Notice our parameter, ${\displaystyle \text{for }n\in {\mathbb{N}}^{+}}$ . This means that what we want to prove must be true for all values of ${\displaystyle n}$ which belong to the set (denoted by ${\displaystyle \in }$) of positive integers (${\displaystyle {\mathbb{N}}^{+}}$).

Base case:

${\displaystyle \begin{array}{cc}& \text{Let }n=1\\ & f(1)=5^1+8(1)+3⟹f(1)=16\\ & \therefore 4|f(1)\end{array}}$

Assumption (Induction Hypothesis): Now we let ${\displaystyle n=k}$ where ${\displaystyle k}$ is a general positive integer, and we assume that ${\displaystyle 4|f(k)}$.

Remember that ${\displaystyle f(k)=5^k+8k+3}$.
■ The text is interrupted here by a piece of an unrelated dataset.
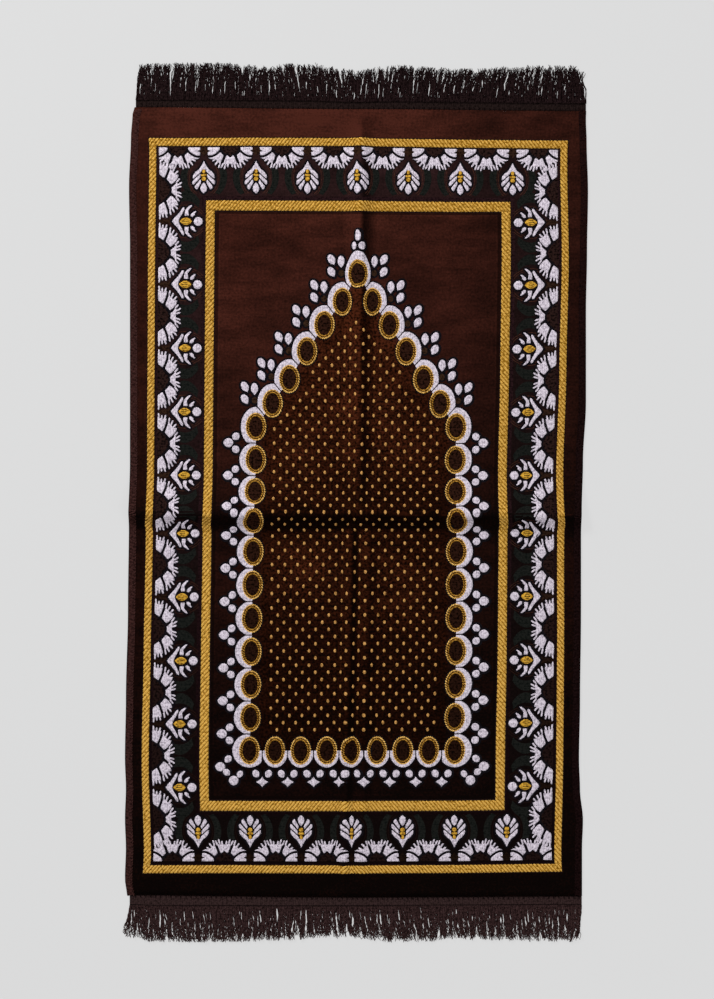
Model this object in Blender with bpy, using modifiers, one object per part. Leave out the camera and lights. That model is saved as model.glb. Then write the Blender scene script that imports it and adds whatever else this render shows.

Induction: Now we want to prove that the ${\displaystyle k+1^{th}}$ term is also divisible by 4

Hence:${\displaystyle \text{let }n=k+1⟹f(k+1)=5^{k+1}+8(k+1)+3}$

This is where our assumption comes in, if ${\displaystyle 4|f(k)}$ then 4 must also divide ${\displaystyle f(k+1)-f(k)}$.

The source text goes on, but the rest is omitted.